La bordure nord de ce dernier présente des diminutions d’épaisseur et des lacunes (plateau d’Emparis, Côte longue, le Diable, Tête Moute...). Mais au Puy Golèfre, les calcaires fossilifères ont plus de 100 m [Barbier, 1954]. En ce point comme à Tête Moute, le Carixien semble plus largement développé, ce qui correspond sans doute à une tendance transgressive avec subsidence plus marquée pendant ce sous-étage.

Au Nord-Est du massif, au col d’Arsine, on a encore 50 m de calcaire marneux ; mais à l’Est il n’y a plus que quelques mètres de calcaire gréseux, parfois à silex, avec Ariétites ou Bélemnites. Il en est de même sur les bordures méridionales ou occidentales (étroite bande tectonisée allant de l’Alpe de Venosc à Villard-Loubière par le col de La Muzelle) alors que, plus à l’Ouest, les séries du Grand-Renaud Lauvitel — Valsenestre montrent des dépôts calcaréo-marneux un peu plus épais. En plusieurs points [Est Taillefer, Vallée de La Muzelle, Deux Alpes, Barféty et Gidon, 1980; Beaumont, Gidon et Aprahamian, 1980] les réductions d’épaisseur s’accompagnent de discordance et d’intercalation d’olistolithes, preuves d’activité tectonique synsédimentaire.

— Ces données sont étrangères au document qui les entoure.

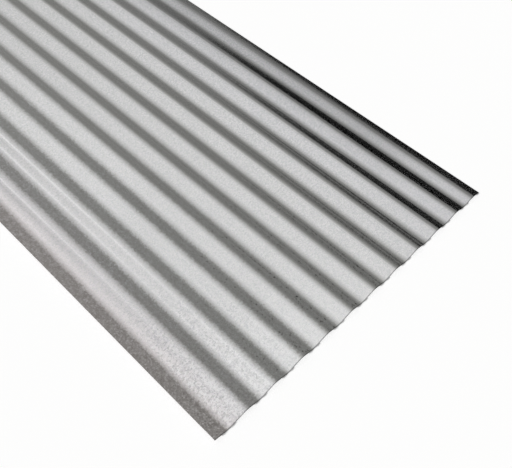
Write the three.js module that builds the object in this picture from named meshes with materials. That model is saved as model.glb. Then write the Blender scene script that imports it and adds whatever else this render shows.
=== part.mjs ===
import * as THREE from 'three';

// A corrugated steel roofing sheet with a bare zinc and aluminium coating, rolled from
// one flat strip. Millimetres: X runs across the corrugations, Y along them and Z up.
// The origin is under the middle of the sheet, on the floor that its troughs lie on.

const sheetLength = 2400; // cut length, along the corrugations
const sheetThickness = 0.47; // steel and coating together
const corrugationPitch = 76.2; // crest to crest
const corrugationDepth = 9; // trough to crest, at the middle of the metal
const rollRadius = 30; // crests and troughs, at the middle of the metal
const fullCrestCount = 10; // crests that are rolled right over
const firstRunGain = 9; // what the first trough lies further from its crest
const lipWidth = 27.1; // metal left flat along the raised edge
const lastFlankWidth = 10; // metal left flat up to the last crest, which is lower
const lastCrestRadius = 50;
const skirtWidth = 13; // metal left flat below the last crest, along the lowered edge
const facetAngle = THREE.MathUtils.degToRad(5); // turn of the metal at each fold line

const coatedSteel = new THREE.MeshStandardMaterial({
  color: 0xc4c5c6,
  roughness: 0.42,
  metalness: 1,
});

// The rounds of two neighbouring bends meet when no flat metal is left between them.
const flankRun = corrugationPitch / 2;
const roundestRadius = (flankRun ** 2 + corrugationDepth ** 2) / (4 * corrugationDepth);
const bendRadius = Math.min(rollRadius, roundestRadius);

// The straight flank between a trough and a crest whose middles are run apart.
function flankFor(run) {
  const centreDrop = 2 * bendRadius - corrugationDepth;
  const centreSpan = Math.hypot(run, centreDrop);
  const crossing = Math.asin(Math.min(1, (2 * bendRadius) / centreSpan));
  const slope = crossing - Math.atan2(centreDrop, run);
  const width = (run - 2 * bendRadius * Math.sin(slope)) / Math.cos(slope);
  return { slope, width };
}

const leftward = (heading) => new THREE.Vector2(-Math.sin(heading), Math.cos(heading));
const forward = (heading) => new THREE.Vector2(Math.cos(heading), Math.sin(heading));

// The middle line of the metal, walked from the raised edge to the lowered one. Each
// station keeps its place and its heading, the slope of the metal there.
class MiddleLine {
  constructor(heading) {
    this.stations = [{ place: new THREE.Vector2(), heading }];
  }

  last() {
    return this.stations[this.stations.length - 1];
  }

  goStraight(width) {
    const { place, heading } = this.last();
    const end = forward(heading).multiplyScalar(width).add(place);
    this.stations.push({ place: end, heading });
  }

  // Fold lines fall half a facet to each side of level, so a crest has a level top.
  bendTo(newHeading, radius = bendRadius) {
    const { place, heading } = this.last();
    const side = Math.sign(newHeading - heading);
    const centre = leftward(heading).multiplyScalar(side * radius).add(place);
    const turns = [];
    const lowest = Math.min(heading, newHeading);
    const highest = Math.max(heading, newHeading);
    const firstFold = Math.floor(lowest / facetAngle + 0.5) + 0.5;
    for (let fold = firstFold; fold * facetAngle < highest; fold += 1) {
      turns.push(fold * facetAngle);
    }
    if (side < 0) turns.reverse();
    turns.push(newHeading);
    for (const turn of turns) {
      const end = leftward(turn).multiplyScalar(-side * radius).add(centre);
      this.stations.push({ place: end, heading: turn });
    }
  }
}

function rolledSection() {
  const firstFlank = flankFor(flankRun + firstRunGain);
  const flank = flankFor(flankRun);
  const middle = new MiddleLine(-flank.slope);

  middle.goStraight(lipWidth);
  middle.bendTo(firstFlank.slope);
  middle.goStraight(firstFlank.width);
  middle.bendTo(-flank.slope);
  for (let crest = 1; crest < fullCrestCount; crest += 1) {
    middle.goStraight(flank.width);
    middle.bendTo(flank.slope);
    middle.goStraight(flank.width);
    middle.bendTo(-flank.slope);
  }
  middle.goStraight(flank.width);
  middle.bendTo(flank.slope);
  middle.goStraight(lastFlankWidth);
  middle.bendTo(-flank.slope, lastCrestRadius);
  middle.goStraight(skirtWidth);
  return middle.stations;
}

// Both faces of the metal stand half its thickness off the middle line.
function sheetOutline(stations) {
  const offset = ({ place, heading }, distance) =>
    leftward(heading).multiplyScalar(distance).add(place);
  const lowerFace = stations.map((station) => offset(station, -sheetThickness / 2));
  const upperFace = stations.map((station) => offset(station, sheetThickness / 2));
  return new THREE.Shape([...lowerFace, ...upperFace.reverse()]);
}

function corrugatedSheet() {
  const outline = sheetOutline(rolledSection());
  const geometry = new THREE.ExtrudeGeometry(outline, {
    depth: sheetLength,
    bevelEnabled: false,
  });
  geometry.rotateX(Math.PI / 2);
  geometry.center();
  geometry.computeBoundingBox();
  geometry.translate(0, 0, -geometry.boundingBox.min.z);

  const sheet = new THREE.Mesh(geometry, coatedSteel);
  sheet.name = 'corrugated_sheet';
  return sheet;
}

const part = new THREE.Group();
part.add(corrugatedSheet());

export default part;
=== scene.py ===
import math

import bmesh
import bpy
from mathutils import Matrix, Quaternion, Vector


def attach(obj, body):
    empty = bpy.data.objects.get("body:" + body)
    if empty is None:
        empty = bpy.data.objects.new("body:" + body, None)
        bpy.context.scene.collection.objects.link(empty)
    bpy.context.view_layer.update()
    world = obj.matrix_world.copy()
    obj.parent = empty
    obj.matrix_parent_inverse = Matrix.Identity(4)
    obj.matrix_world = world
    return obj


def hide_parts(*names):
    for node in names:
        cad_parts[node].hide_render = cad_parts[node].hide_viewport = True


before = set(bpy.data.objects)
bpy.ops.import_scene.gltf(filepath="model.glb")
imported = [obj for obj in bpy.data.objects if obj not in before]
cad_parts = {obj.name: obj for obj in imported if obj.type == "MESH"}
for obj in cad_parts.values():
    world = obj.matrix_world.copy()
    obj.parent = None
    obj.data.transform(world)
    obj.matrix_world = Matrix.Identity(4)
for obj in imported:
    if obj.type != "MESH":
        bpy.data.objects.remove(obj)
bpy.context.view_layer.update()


# sRGB hex, as a paint chart gives it, to the linear colour that a socket takes
def hexColour(code):
    shares = [int(code[i:i + 2], 16) / 255 for i in (0, 2, 4)]
    return (*[c / 12.92 if c <= 0.04045 else ((c + 0.055) / 1.055) ** 2.4 for c in shares], 1)


# adds one node: inputs are constants to set or nodes to link, and settings are the node's own
# properties. Stops are a ramp's places in rising order, each with a colour, hex code or level
def addNode(tree, kind, inputs=None, stops=(), **settings):
    made = tree.nodes.new(kind)
    for name, value in settings.items():
        setattr(made, name, value)
    for name, value in (inputs or {}).items():
        if isinstance(value, bpy.types.Node):
            value = value.outputs[0]
        if isinstance(value, bpy.types.NodeSocket):
            tree.links.new(value, made.inputs[name])
        else:
            made.inputs[name].default_value = value
    for number, (position, value) in enumerate(stops):
        elements = made.color_ramp.elements
        stop = elements[number] if number < 2 else elements.new(position)
        if not isinstance(value, tuple):
            value = hexColour(value) if isinstance(value, str) else (value, value, value, 1)
        stop.position, stop.color = position, value
    return made


def newMaterial(name):
    material = bpy.data.materials.new(name)
    material.use_nodes = True
    material.node_tree.nodes.clear()
    return material, material.node_tree


def addPiece(name, bm, *materials):
    mesh = bpy.data.meshes.new(name)
    bm.to_mesh(mesh)
    bm.free()
    piece = bpy.data.objects.new(name, mesh)
    bpy.context.scene.collection.objects.link(piece)
    for material in materials:
        mesh.materials.append(material)
    return piece


# The rolled sheet, in metres. It is swept from its raised long edge across to the lowered
# one: straight metal is extruded and every bend is spun about its own centre.
sheetForm = {
    "length": 2.4,
    "thickness": 0.00047,
    "pitch": 0.0762,
    "depth": 0.009,  # trough to crest, at the middle of the metal
    "rollRadius": 0.030,
    "fullCrests": 10,
    "firstRunGain": 0.009,  # what the first trough lies further from its crest
    "lipWidth": 0.0271,
    "lastFlankWidth": 0.010,  # up to the last crest, which is lower and rounder
    "lastCrestRadius": 0.050,
    "skirtWidth": 0.013,
    "stepsPerBend": 16,
    "stepsAlong": 60,
    "weldGap": 0.00002,  # points nearer than this become one
    "sharpAngle": 30,  # degrees, folds sharper than this stay sharp
    "endFacing": 0.9,  # how squarely a face looks along the sheet to count as a cut end
    "cutSlack": 1.1,  # how many times its expected area a side cut's face may have
}


# slope and width of the straight flank between a trough and a crest that are run apart
def flankFor(run, depth, radius):
    centreDrop = 2 * radius - depth
    crossing = math.asin(min(1, 2 * radius / math.hypot(run, centreDrop)))
    slope = crossing - math.atan2(centreDrop, run)
    return slope, (run - 2 * radius * math.sin(slope)) / math.cos(slope)


def sweepStraight(bm, front, width):
    swept = bmesh.ops.extrude_edge_only(bm, edges=front["edges"])["geom"]
    verts = [v for v in swept if isinstance(v, bmesh.types.BMVert)]
    ends = set(verts)
    along = Vector((math.cos(front["heading"]), 0, math.sin(front["heading"])))
    bmesh.ops.translate(bm, verts=verts, vec=along * width)
    front["edges"] = [
        e for e in swept if isinstance(e, bmesh.types.BMEdge) and set(e.verts) <= ends]
    front["place"] += along * width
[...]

Sur la bordure occidentale de Belledonne, l’ensemble Sinémurien-Carixien n’est présent, au Nord, que de façon discontinue, pour des raisons surtout tectoniques ; les épaisseurs sont modérées à La Rochette (100-200 m), un peu plus fortes à Allevard (250 m). Elles sont plus fortes encore au Sud-Ouest, dans la région de Vizille (300 m), et en Valbonnais. C’est seulement autour du dôme de La Mure que les calcaires argileux sont remplacés par des calcaires crinoïdiques (20-30 m). L’absence totale de Gryphées dans ce Lias calcaire est probablement l’indice d’une profondeur des dépôts nettement plus forte que celle de la plate-forme calcaire de la bordure du Massif-Central ou au Sud du Mercantour.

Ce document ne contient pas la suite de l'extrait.